The company is using Cast in all of its processes, and is using metrics from the platform to justify its software development budget demands. “This is an ongoing journey, but we had a specific set of targets to meet in the business case. We were able to use the Cast numbers to convince the CFO [chief finance officer], CEO and board to prove that we had improved,” he said.

The company used Cast as part of a transformation of IT at the company, which was part of a bigger project. “As part of the big project, there was a CFO team looking at this to see if we were doing what we were supposed to [in software development]. They were looking at hundreds of metrics, so when we said software was better quality, better time to market, with more functionality and all those kind of things, they could see it was true. The close monitoring we had from the finance side generated confidence that we were moving in the right direction.”

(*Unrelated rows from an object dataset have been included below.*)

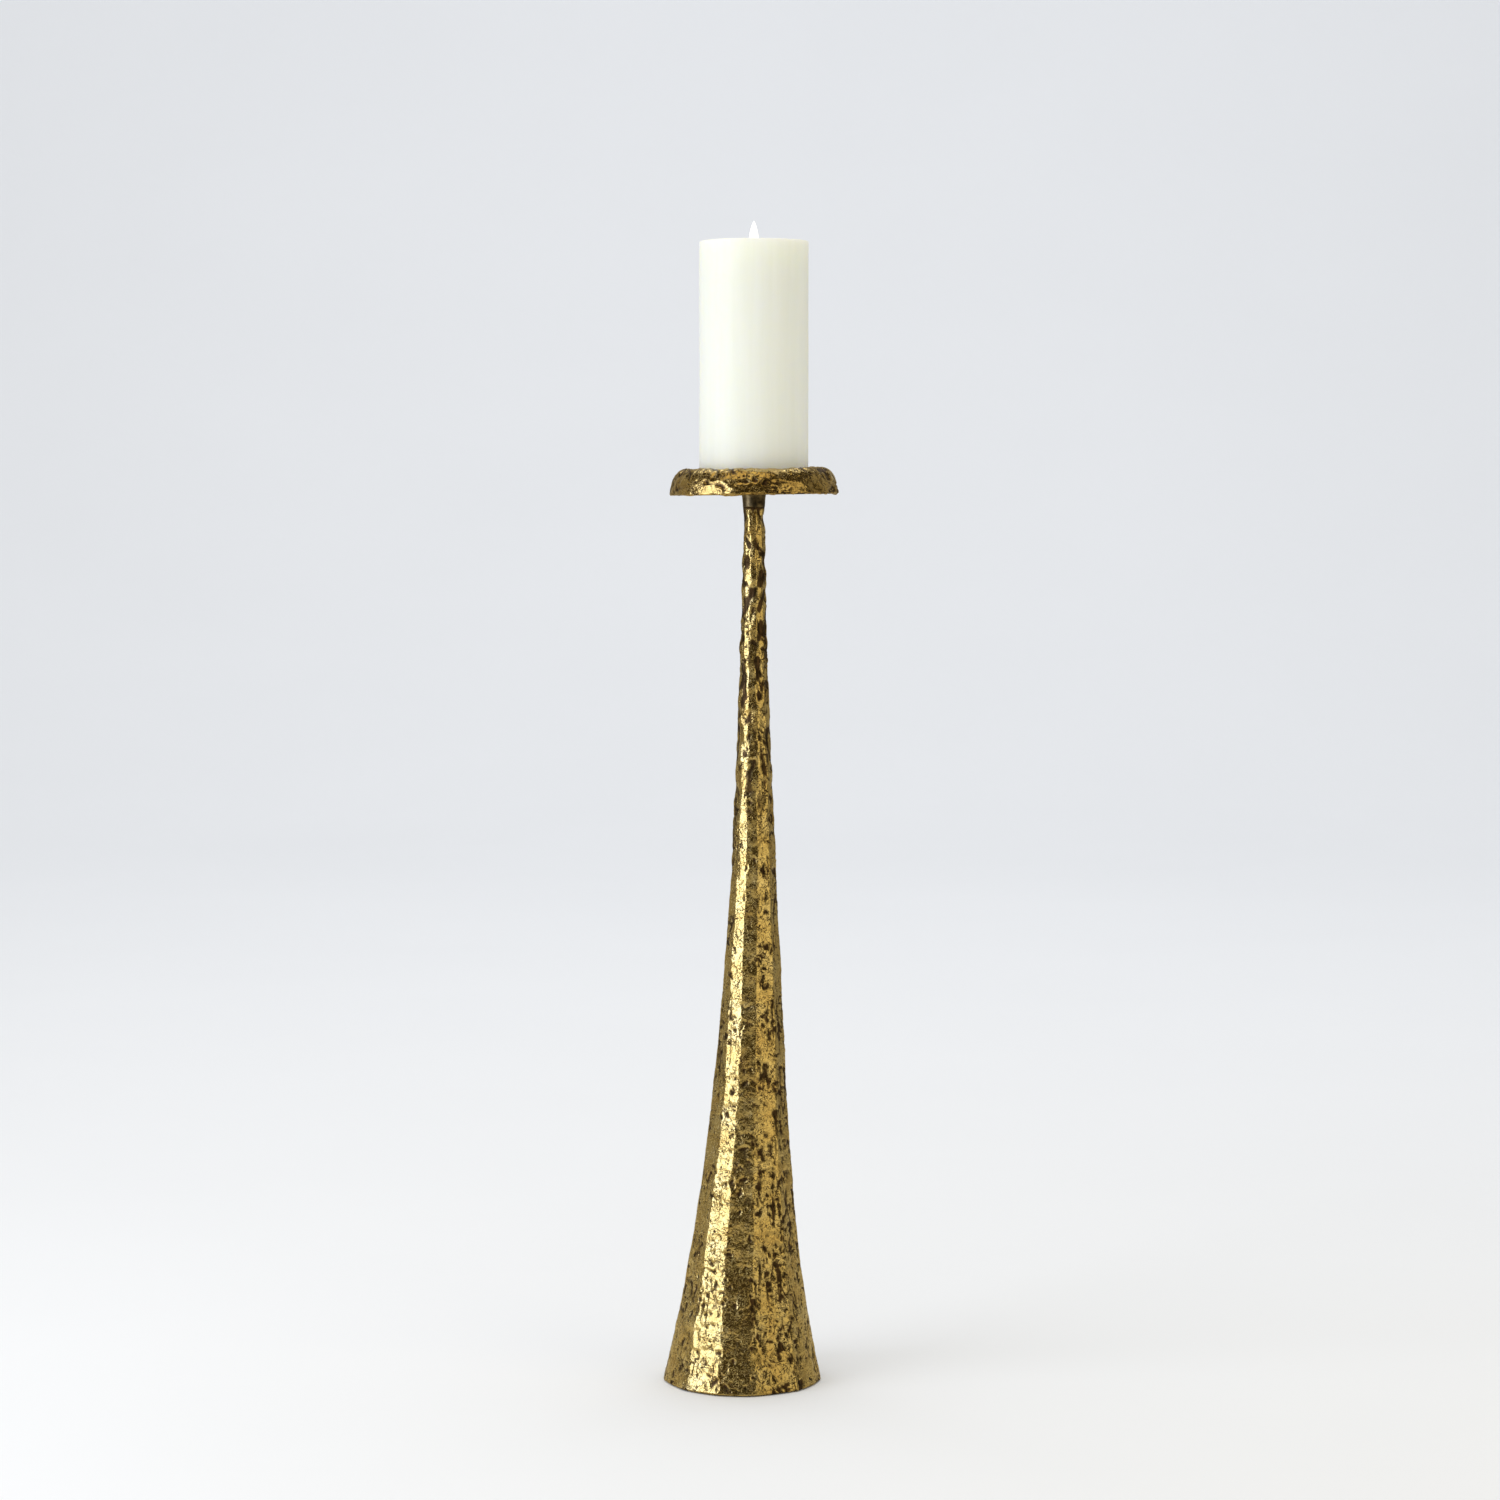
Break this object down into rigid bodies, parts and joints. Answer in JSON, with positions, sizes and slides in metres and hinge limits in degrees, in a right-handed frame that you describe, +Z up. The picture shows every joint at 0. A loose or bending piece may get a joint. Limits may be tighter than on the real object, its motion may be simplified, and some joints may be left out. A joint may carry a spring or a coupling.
{
  "type": "pillar candle holder",
  "caption": "Tall flared cast stem in antique brass with a drip pan, holding a lift-off flameless pillar candle with a swinging flame tip.",
  "frame": {"origin": "centre of the felt pad's underside, on the surface that the holder stands on", "axes": "+Z up through the foot's centre, -Y the front, +X to the viewer's right, towards which the casting leans; the pan and the candle share an axis 8.2 mm to the right of the foot's centre"},
  "size_m": [0.1242, 0.1184, 0.8184],
  "materials": {
    "antique_brass": "rough cast aluminium, plated antique brass, dark in the pits",
    "dark_steel": "blackened steel",
    "bright_steel": "nickel-plated steel",
    "felt": "dark pressed felt",
    "wax": "smooth ivory paraffin wax",
    "cream_plastic": "moulded cream plastic",
    "flame_plastic": "translucent white plastic",
    "lamp_resin": "clear warm-white lamp resin",
    "copper_wire": "enamelled copper winding",
    "circuit_board": "green printed circuit board",
    "battery_jacket": "plain dark printed jacket"
  },
  "bodies": {
    "holder": {"stem": "antique_brass", "neck_collar": "antique_brass", "drip_pan": "antique_brass", "pan_screw": "dark_steel", "base_plate": "dark_steel", "base_screw_1": "dark_steel", "base_screw_2": "dark_steel", "base_screw_3": "dark_steel", "felt_pad": "felt"},
    "candle": {"wax_shell": "wax", "flame_guide": "cream_plastic", "pivot_wire": "bright_steel", "led_lamp": "lamp_resin", "module_housing": "cream_plastic", "circuit_board": "circuit_board", "drive_coil": "copper_wire", "battery_case": "cream_plastic", "module_screw_1": "dark_steel", "module_screw_2": "dark_steel", "module_screw_3": "dark_steel", "battery_cell_1": "battery_jacket", "battery_cell_2": "battery_jacket", "case_spring": "bright_steel", "plus_contact": "bright_steel", "minus_contact": "bright_steel", "switch_body": "bright_steel"},
    "flame": {"flame_tip": "flame_plastic", "flame_magnet": "bright_steel"},
    "cover": {"battery_cover": "cream_plastic", "bridge_contact": "bright_steel", "cover_spring": "bright_steel"},
    "switch": {"timer_switch": "dark_steel"}
  },
  "joints": [
    {"name": "candle_lift", "type": "slide", "parent": "holder", "child": "candle", "axis": [0, 0, 1], "range_m": [0, 0.06]},
    {"name": "flame_swing", "type": "hinge", "parent": "candle", "child": "flame", "pos_m": [0.0082, 0, 0.7823], "axis": [0, 1, 0], "range_deg": [-8, 8]},
    {"name": "cover_twist", "type": "hinge", "parent": "candle", "child": "cover", "pos_m": [0.0082, 0, 0.6393], "axis": [0, 0, 1], "range_deg": [0, 40]},
    {"name": "switch_slide", "type": "slide", "parent": "candle", "child": "switch", "axis": [1, 0, 0], "range_m": [0, 0.005]}
  ]
}
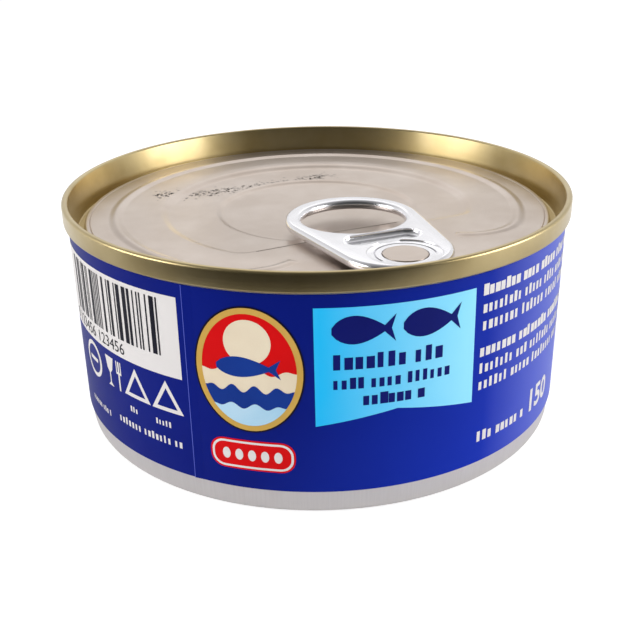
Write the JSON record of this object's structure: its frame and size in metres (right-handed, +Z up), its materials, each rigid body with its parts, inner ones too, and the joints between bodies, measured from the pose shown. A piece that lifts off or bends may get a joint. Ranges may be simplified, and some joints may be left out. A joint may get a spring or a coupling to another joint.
{
  "type": "tuna can",
  "caption": "Low round sealed food can with a wrapped paper label, a lacquered easy-open end held by a rolled seam, and a riveted ring pull.",
  "frame": {"origin": "centre of the base circle, on the plane the can stands on", "axes": "+Z up along the can's axis, -Y towards the front of the label, +X to the right as seen from the front"},
  "size_m": [0.0874, 0.0874, 0.0397],
  "materials": {
    "steel": "satin",
    "gold_lacquer": "satin",
    "tab_metal": "satin",
    "label_paper": "gloss"
  },
  "bodies": {
    "root": {"can_body": "steel", "lid": "gold_lacquer", "ring_pull": "tab_metal", "label": "label_paper"}
  },
  "joints": []
}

He said when they went on to share details with the CEO and the board, they presented a more overall picture, with some anecdotal stories to help the board understand. The anecdotal evidence to get them in the door, and then delivering the enterprise view with the metrics later, with the CFO team confirming the team’s findings.

As an example of anecdotal evidence, the CIO said he reminded board members that resetting the mortgage rates in a big application, which had previously taken nine months and cost $1m, was more recently done in one week for $10,000. He said taking examples like that to the board helps them understand the value.